Today we’d like to introduce you to Sergio Gutierrez.

Hi Sergio, please kick things off for us with an introduction to yourself and your story.
I’ve always been someone who learns through making. I started working with metal and materials decades ago through fine jewelry, spending years focused on precision, repetition, and understanding how materials behave under the hand. That discipline shaped how I think as a maker.

Over time, I felt limited by scale. The ideas I was working through about structure, the body, control, and emotion needed more physical space. That led me to expand my practice into mixed media wall works, using techniques and materials I had developed over many years, including my own patented ball chain mesh and hand-treated textiles.

Where I am today feels less like a shift and more like a continuation. The work is still about craft and material honesty, but now the pieces live on the wall, with more presence and more room to breathe. It’s the same language, just spoken at a larger volume.

We all face challenges, but looking back would you describe it as a relatively smooth road?
It hasn’t been a smooth road, but it was an honest one. Early on, I made a promise to myself that I would survive only through what I could create with my own hands. That meant no safety net just making, selling, learning, and repeating.
In the mid-1990s, after spending three years in San Francisco developing my jewelry and selling it directly on the streets refining both the work and my resilience in real time, retailers began responding to my work, allowing the practice to grow into SG Liquid Metal Inc.; in 1996, I relocated to Miami, where the company expanded into many retail stores.

Those years shaped everything I do now. They taught me patience, discipline, and respect for process. The mixed-media wall art I create today is rooted in that same mindset: build it yourself, understand it deeply, and let the work earn its place.

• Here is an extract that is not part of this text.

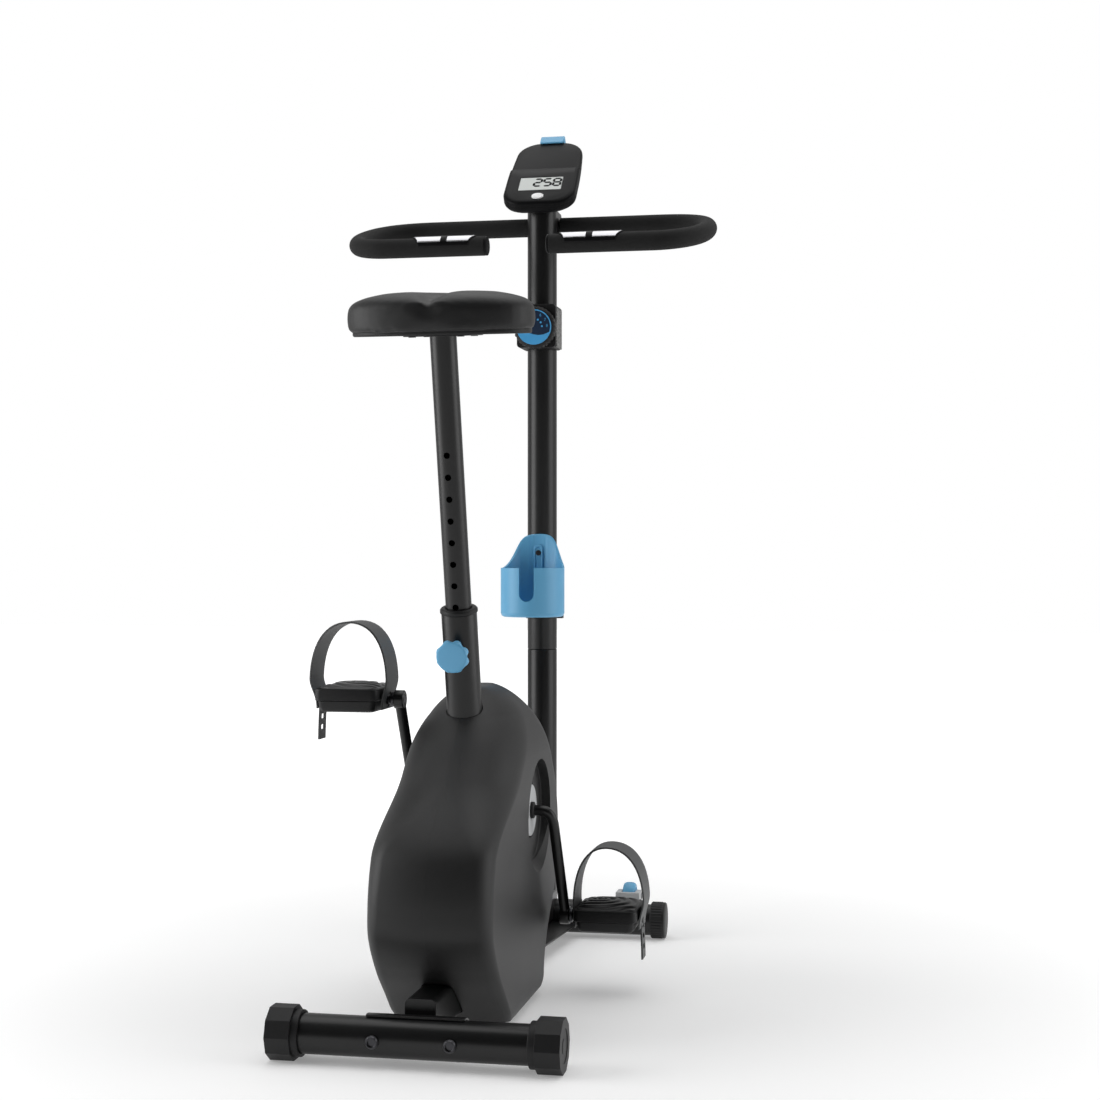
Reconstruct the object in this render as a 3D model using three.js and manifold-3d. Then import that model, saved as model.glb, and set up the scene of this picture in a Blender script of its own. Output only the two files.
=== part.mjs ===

Thanks for sharing that. So, maybe next you can tell us a bit more about your work?
My work centers on mixed media wall pieces built through a long, hands-on relationship with material. I work primarily with metal and textiles, using techniques I’ve developed over decades, including my own patented ball chain mesh. What I specialize in isn’t a single medium, but understanding how materials behave how structure, weight, and movement can carry meaning.

I’m probably best known for inventing that mesh language, which first took shape on the body and later expanded into wall-based works. What’s most important to me is that the work is built from the ground up. Nothing is found or assembled casually; every element is made, altered, and tested by hand until it earns its place.

What I’m most proud of is staying independent in both process and thinking. From my early years in San Francisco where I was transforming discarded computer components into small art objects and later developing my own material systems I committed to surviving through what I could make with my hands. That decision shaped not just my career, but my approach to art.

What sets my work apart is that it comes from invention, not adaptation. The pieces aren’t decorative or trend-driven they’re physical explorations of structure, tension, and transformation. The scale has changed over time, but the intent hasn’t. The work is still about precision meeting emotion, and letting material speak without explanation.

Are there any apps, books, podcasts, blogs or other resources you think our readers should check out?
Cathedral architecture has been one of my most consistent sources of inspiration. I’m drawn to the scale, the patience, and the devotion behind those structures the fact that they were built over lifetimes, not for speed or trends. The way light moves through them, how weight and openness coexist, and how materials carry both strength and reverence deeply resonates with how I think about making work.

When I travel, I spend hours inside these spaces photographing details textures, transitions, light patterns, structural rhythms. Those moments stay with me. They influence how I think about presence, balance, and how a piece holds space. In many ways, my wall works aim for a similar experience: quiet intensity, physical weight, and a sense that the material is doing more than just occupying a surface.